## To do
Exactly the lines from the one with "upper_housing()" to the one with "obj.data.transform(world)", both included, are to be printed again; leave out the rest.

## Data excerpt
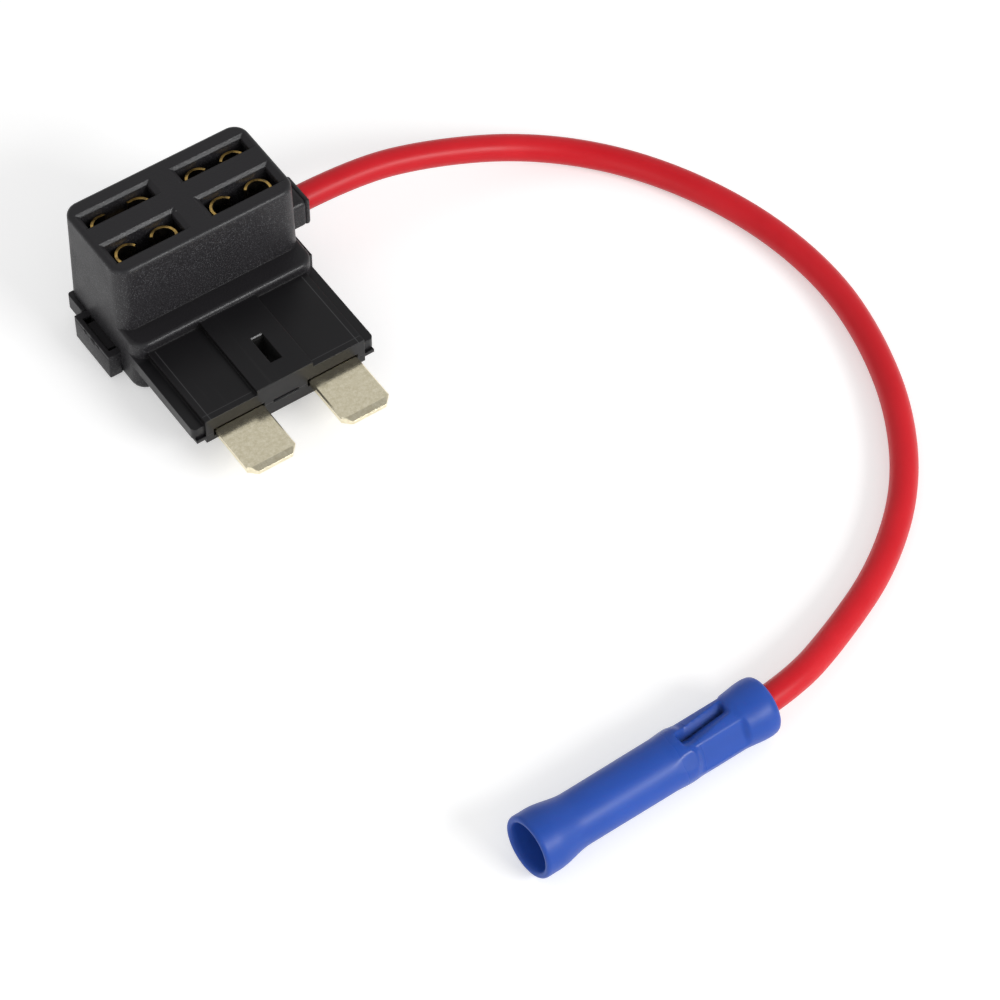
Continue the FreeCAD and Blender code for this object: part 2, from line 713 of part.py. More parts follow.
def connector():
    """Insulated butt connector: a sleeve with belled ends over a tinned barrel, crimped on the lead."""
    outer, near, far = "sleeve_diameter / 2", "near_bell_diameter / 2", "far_bell_diameter / 2"
    bore = "(sleeve_diameter / 2 - sleeve_wall)"
    barrel_out = f"({BARREL_IN} + barrel_length)"
    neck = "(sleeve_length - far_bell_length - far_bell_taper)"
    outside = turned("Outside", [
        ("0", "0"),
        ("0", near),
        ("near_bell_length", near),
        ("near_bell_length + near_bell_taper", outer),
        (f"{PRESS_NEAR} - press_slant / 2", outer),
        (PRESS_NEAR, f"{outer} + press_bulge"),
        (f"{PRESS_FAR} - press_bulge", f"{outer} + press_bulge"),
        (neck, outer),
        ("sleeve_length - far_bell_length", far),
        ("sleeve_length", far),
        ("sleeve_length", "0"),
    ])
    inside = turned("Inside", [
        ("-1", "0"),
        ("-1", f"{near} - bell_wall"),
        (f"{BARREL_IN} - barrel_lip", f"{near} - bell_wall"),
        (BARREL_IN, bore),
        (barrel_out, bore),
        (f"{barrel_out} + barrel_lip", f"{far} - bell_wall"),
        ("sleeve_length + 1", f"{far} - bell_wall"),
        ("sleeve_length + 1", "0"),
    ])
    # The tool stood a little askew, so the mark starts later at the front.
    plan = doc.addObject("PartDesign::Body", "Plan")
    late, early = f"{PRESS_NEAR} + press_slant / 2", f"{PRESS_NEAR} - press_slant / 2"
    edge = [(late, f"-{outer}"), (PRESS_FAR, f"-{outer}"), (PRESS_FAR, outer), (early, outer)]
    pad(plan, sketch(plan, "XY_Plane", "Askew", edge), "2 * sleeve_diameter")
    dent = doc.addObject("Part::Common", "Dent")
    dent.Base = press_mark(early, PRESS_FAR, "0")
    dent.Tool = plan
    inner_dent = press_mark(f"({early} - press_wall)", f"({PRESS_FAR} + press_wall)", "press_wall")
    sleeve = cut(outside, dent, cut(inside, inner_dent))
    finish("connector_sleeve", sleeve, f"{CONNECTOR_X}", f"{CONNECTOR_Y}", CONNECTOR_Z)

    strand = "strand_diameter / 2"
    barrel = turned("Barrel", [
        (BARREL_IN, "barrel_bore / 2"),
        (BARREL_IN, bore),
        (barrel_out, bore),
        (barrel_out, strand),
        (f"{barrel_out} - bared_length", strand),
        (f"{barrel_out} - bared_length - barrel_lip", "barrel_bore / 2"),
    ])
    finish("connector_barrel", cut(barrel, inner_dent), f"{CONNECTOR_X}", f"{CONNECTOR_Y}", CONNECTOR_Z)
    strands = rod("strand_diameter", "bared_length", ("0", "0", "0"))
    tip = f"{CONNECTOR_X} + {barrel_out} - bared_length"
    finish("strands_in_barrel", strands, tip, f"{CONNECTOR_Y}", CONNECTOR_Z)


upper_housing()
back_cover()
blade("supply_blade", -1, SUPPLY_BACK)
blade("load_blade", 1, LOAD_BACK)
contacts()
lead_root(lead_terminal())
lead()
connector()
doc.recompute()

for thing in doc.Objects:
    if {"Invalid", "Error"} & set(thing.State):
        raise RuntimeError(f"{thing.Label} failed: {thing.State}")
os.makedirs("parts", exist_ok=True)
for thing in parts:
    if thing.Shape.isNull() or not thing.Shape.isValid():
        raise RuntimeError(f"{thing.Label} has no valid shape")
    thing.Shape.exportStep(f"parts/{thing.Label}.step")
    limits = thing.Shape.optimalBoundingBox()
    low = [round(edge, 2) for edge in (limits.XMin, limits.YMin, limits.ZMin)]
    high = [round(edge, 2) for edge in (limits.XMax, limits.YMax, limits.ZMax)]
    print(thing.Label, len(thing.Shape.Solids), "solid", round(thing.Shape.Volume, 2), "mm3", low, high)
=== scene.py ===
import math

import bmesh
import bpy
from mathutils import Matrix, Vector


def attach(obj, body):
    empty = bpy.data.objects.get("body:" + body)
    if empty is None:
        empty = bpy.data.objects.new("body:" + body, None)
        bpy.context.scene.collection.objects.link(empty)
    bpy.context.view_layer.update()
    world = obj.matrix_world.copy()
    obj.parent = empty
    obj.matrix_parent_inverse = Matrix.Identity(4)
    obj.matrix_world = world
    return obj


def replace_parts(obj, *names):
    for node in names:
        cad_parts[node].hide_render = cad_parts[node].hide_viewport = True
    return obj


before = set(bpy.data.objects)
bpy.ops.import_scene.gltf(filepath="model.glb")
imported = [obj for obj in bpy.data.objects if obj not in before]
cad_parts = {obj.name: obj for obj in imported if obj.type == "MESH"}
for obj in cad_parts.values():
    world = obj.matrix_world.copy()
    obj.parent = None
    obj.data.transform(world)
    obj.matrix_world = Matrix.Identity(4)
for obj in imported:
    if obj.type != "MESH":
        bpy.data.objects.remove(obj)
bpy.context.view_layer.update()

# The part's frame: the housing's middle plane and back, as the CAD places them.
MIDDLE_X = -0.00065
BACK_Y = 0.014025
# Where the ledge ends and the plug begins.
PLUG_LINE = BACK_Y - 0.01235
# The plug's front, and how far its side panels reach from the middle plane.
PLUG_FRONT = BACK_Y - 0.02199
PANEL_EDGE = 0.0084
# The block's texture starts within this stretch, at the end of the plug.
BLOCK_STARTS = (PLUG_LINE - 0.0002, PLUG_LINE + 0.0002)
# The side panels' height, and their middle and half width, measured from the middle plane.
PLUG_HEIGHT = 0.00532
PANEL_MIDDLE = 0.0057
HALF_PANEL = 0.0026
# Mould lines: how far inside the panels' long and front edges, and half of each line's width.
LONG_INSET = 0.0006
FRONT_INSET = 0.00065
HALF_LONG_LINE = 0.00004
HALF_FRONT_LINE = 0.00003
# How far from the panels' height their top may be found.
HEIGHT_SLACK = 0.00004


def from_housing(x, y, z):
    """A place given in millimetres from the housing's middle plane, its back and the surface."""
    return Vector((x / 1000 + MIDDLE_X, y / 1000 + BACK_Y, z / 1000))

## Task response
upper_housing()
back_cover()
blade("supply_blade", -1, SUPPLY_BACK)
blade("load_blade", 1, LOAD_BACK)
contacts()
lead_root(lead_terminal())
lead()
connector()
doc.recompute()

for thing in doc.Objects:
    if {"Invalid", "Error"} & set(thing.State):
        raise RuntimeError(f"{thing.Label} failed: {thing.State}")
os.makedirs("parts", exist_ok=True)
for thing in parts:
    if thing.Shape.isNull() or not thing.Shape.isValid():
        raise RuntimeError(f"{thing.Label} has no valid shape")
    thing.Shape.exportStep(f"parts/{thing.Label}.step")
    limits = thing.Shape.optimalBoundingBox()
    low = [round(edge, 2) for edge in (limits.XMin, limits.YMin, limits.ZMin)]
    high = [round(edge, 2) for edge in (limits.XMax, limits.YMax, limits.ZMax)]
    print(thing.Label, len(thing.Shape.Solids), "solid", round(thing.Shape.Volume, 2), "mm3", low, high)
=== scene.py ===
import math

import bmesh
import bpy
from mathutils import Matrix, Vector


def attach(obj, body):
    empty = bpy.data.objects.get("body:" + body)
    if empty is None:
        empty = bpy.data.objects.new("body:" + body, None)
        bpy.context.scene.collection.objects.link(empty)
    bpy.context.view_layer.update()
    world = obj.matrix_world.copy()
    obj.parent = empty
    obj.matrix_parent_inverse = Matrix.Identity(4)
    obj.matrix_world = world
    return obj


def replace_parts(obj, *names):
    for node in names:
        cad_parts[node].hide_render = cad_parts[node].hide_viewport = True
    return obj


before = set(bpy.data.objects)
bpy.ops.import_scene.gltf(filepath="model.glb")
imported = [obj for obj in bpy.data.objects if obj not in before]
cad_parts = {obj.name: obj for obj in imported if obj.type == "MESH"}
for obj in cad_parts.values():
    world = obj.matrix_world.copy()
    obj.parent = None
    obj.data.transform(world)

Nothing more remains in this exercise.